From an anthropological perspective, an understanding of the self is to be developed ethnographically. Anthropologists have found that the notion of the self is highly culturally variable. For instance as well as the notion of the self as an individual, common in industrialised ‘Western’ sociesties, there is the self understood as a partible person, composed on multiple relations, which is characteristic of Melanesian societies. Further, although the notion of the individual person has its roots in European antiquity, anthropologists have found that there are many variations in people’s understandings of personhood, both historically and currently, across Europe and the ‘West’, as well as the possibility of having multiple senses of personhood depending on the context of action.

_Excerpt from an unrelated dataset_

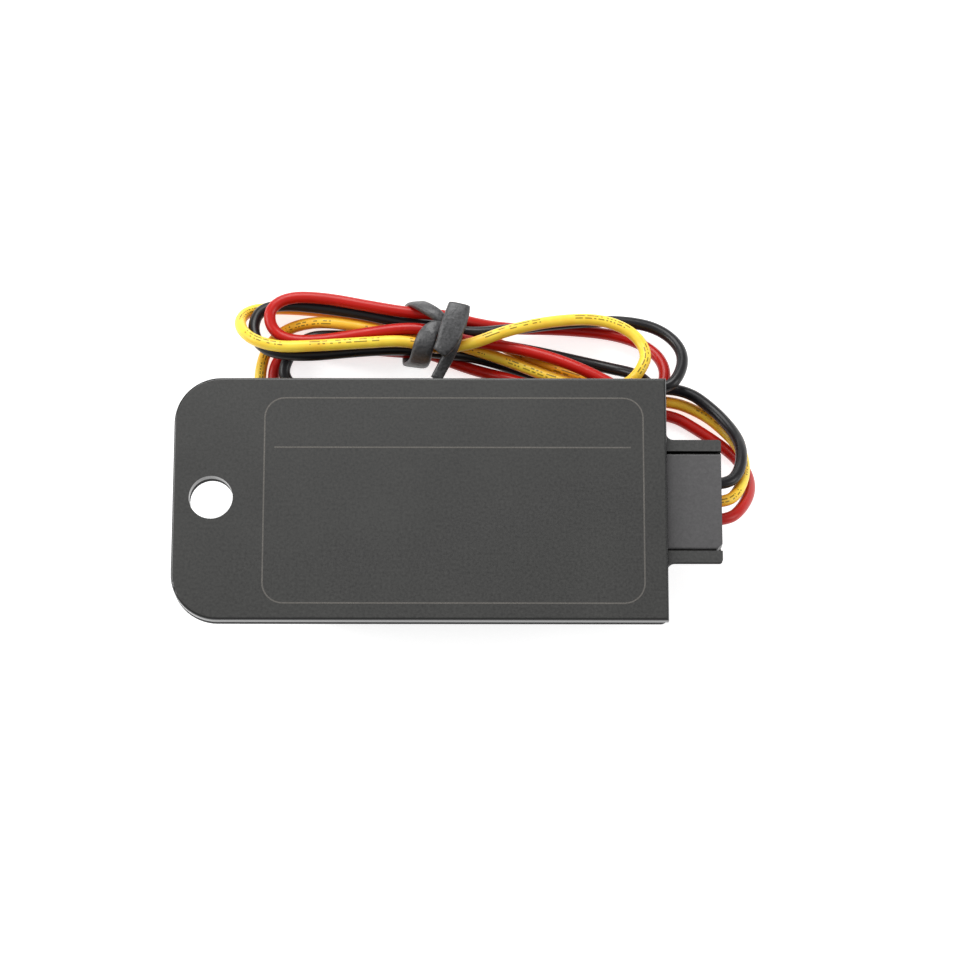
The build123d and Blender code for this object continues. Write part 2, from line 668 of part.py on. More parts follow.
for colour, wire, line, route in (
    ("red", red_wire, red_line, red_route),
    ("yellow", yellow_wire, yellow_line, yellow_route),
    ("black", black_wire, black_line, black_route),
):
    print(colour, "wire length", round(line.length, 1))
    volume_ratio = wire.part.volume / (wire_section * line.length)
    print(colour, "volume over section times length", round(volume_ratio, 4))
    print(colour, "least gap to itself", round(least_gap_to_itself(line), 2))
    print(colour, "bend radii", [round(radius, 1) for radius in bend_radii(route)])

front_housing.part.label = "front_housing"
back_cover.part.label = "back_cover"
circuit_board.part.label = "circuit_board"
humidity_element.part.label = "humidity_element"
humidity_legs.part.label = "humidity_legs"
thermistor_bead.part.label = "thermistor_bead"
thermistor_leads.part.label = "thermistor_leads"
microcontroller.part.label = "microcontroller"
microcontroller_leads.part.label = "microcontroller_leads"
chip_capacitors.part.label = "chip_capacitors"
chip_resistors.part.label = "chip_resistors"
header_housing.part.label = "header_housing"
header_pins.part.label = "header_pins"
plug_housing.part.label = "plug_housing"
red_terminal.part.label = "red_terminal"
yellow_terminal.part.label = "yellow_terminal"
black_terminal.part.label = "black_terminal"
red_wire.part.label = "red_wire"
yellow_wire.part.label = "yellow_wire"
black_wire.part.label = "black_wire"
red_wire_end.part.label = "red_wire_end"
yellow_wire_end.part.label = "yellow_wire_end"
black_wire_end.part.label = "black_wire_end"
wire_tie.part.label = "wire_tie"

export_step(front_housing.part, "parts/front_housing.step")
export_step(back_cover.part, "parts/back_cover.step")
export_step(circuit_board.part, "parts/circuit_board.step")
export_step(humidity_element.part, "parts/humidity_element.step")
export_step(humidity_legs.part, "parts/humidity_legs.step")
export_step(thermistor_bead.part, "parts/thermistor_bead.step")
export_step(thermistor_leads.part, "parts/thermistor_leads.step")
export_step(microcontroller.part, "parts/microcontroller.step")
export_step(microcontroller_leads.part, "parts/microcontroller_leads.step")
export_step(chip_capacitors.part, "parts/chip_capacitors.step")
export_step(chip_resistors.part, "parts/chip_resistors.step")
export_step(header_housing.part, "parts/header_housing.step")
export_step(header_pins.part, "parts/header_pins.step")
export_step(plug_housing.part, "parts/plug_housing.step")
export_step(red_terminal.part, "parts/red_terminal.step")
export_step(yellow_terminal.part, "parts/yellow_terminal.step")
export_step(black_terminal.part, "parts/black_terminal.step")
export_step(red_wire.part, "parts/red_wire.step")
export_step(yellow_wire.part, "parts/yellow_wire.step")
export_step(black_wire.part, "parts/black_wire.step")
export_step(red_wire_end.part, "parts/red_wire_end.step")
export_step(yellow_wire_end.part, "parts/yellow_wire_end.step")
export_step(black_wire_end.part, "parts/black_wire_end.step")
export_step(wire_tie.part, "parts/wire_tie.step")
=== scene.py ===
# %% [markdown]
# A flat sensor module lies on its grille with its back cover up. Three thin wires leave its plug,
# run behind the case and come up again as a small tied hank. The module's solids come from the CAD
# frame. This script adds the camera, the light, the wires, the tie, the cover's engraved frame and
# the materials. Lengths are in metres, and `mm` turns a millimetre into one.

# %% Start
import math

import bpy
import bmesh
from mathutils import Matrix, Vector


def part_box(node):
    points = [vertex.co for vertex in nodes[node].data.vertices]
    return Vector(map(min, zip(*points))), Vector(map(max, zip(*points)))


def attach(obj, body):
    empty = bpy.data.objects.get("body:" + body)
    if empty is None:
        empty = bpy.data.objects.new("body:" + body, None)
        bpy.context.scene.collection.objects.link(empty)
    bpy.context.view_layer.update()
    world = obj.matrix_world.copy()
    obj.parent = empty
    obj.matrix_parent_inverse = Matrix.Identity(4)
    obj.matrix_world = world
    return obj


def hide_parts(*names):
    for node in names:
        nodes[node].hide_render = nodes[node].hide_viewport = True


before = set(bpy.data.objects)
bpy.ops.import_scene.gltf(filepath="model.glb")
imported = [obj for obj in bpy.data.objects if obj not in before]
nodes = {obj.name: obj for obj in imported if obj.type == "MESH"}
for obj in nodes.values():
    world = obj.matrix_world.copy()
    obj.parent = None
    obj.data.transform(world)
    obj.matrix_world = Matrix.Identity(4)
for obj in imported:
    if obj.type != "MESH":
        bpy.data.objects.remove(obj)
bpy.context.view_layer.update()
mm = 0.001

# %% [markdown]
# The photograph was taken from well above, tilted about 15 degrees from straight down. The angles,
# the aim and the lens come from fitting the cover's four corners to the photograph, with the cover's
# assumed real size. The distance is the best of seven that were tried.

# %% Camera
camera_tilt = math.radians(14.57)
camera_pan = math.radians(-0.14)
camera_roll = math.radians(0.05)
camera_target = Vector((3.46, 1.94, 13.8)) * mm
camera_distance = 350 * mm
focal_over_frame = 3272.4 / 960
sensor_width = 36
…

The anthropology of ethics draws in part on Michel Foucault’s work on the technology of the self to explore how people from different ways of life strive to lead ethical lives. Anthropologists have found, however, that unlike Foucault’s examples from Greco-Roman philosophies from the early Roman Empire and Early Medieval European monastries, very often a person’s telos is either fragmented or eclectic, and most often changes over time.
Techne is an ethical virtue generally translated as ‘skill’ or ‘craftsmanship.’ In more contemporary terms, it describes the ‘embodiment’ of a skill to the point where, through extensive practice, its bearer no longer necessarily needs to reflectively deliberate what to do or follow explicit rules, but rather directly perceives and adjusts their actions, as guided by the work.
‘Virtue’ derives from the Greek arete ‘excellence,’ and we embrace this broader notion that stretches beyond traditional ‘moral virtues’ to include technical skills and other forms of knowledge and action. Virtues are that which make a particular ethical ‘form of life’ possible; they are the necessary skills required to build, inhabit, and perform that form of life, and their holders present exemplars that transmit those ethical values – either through direct teaching, or through imitation and aspiration.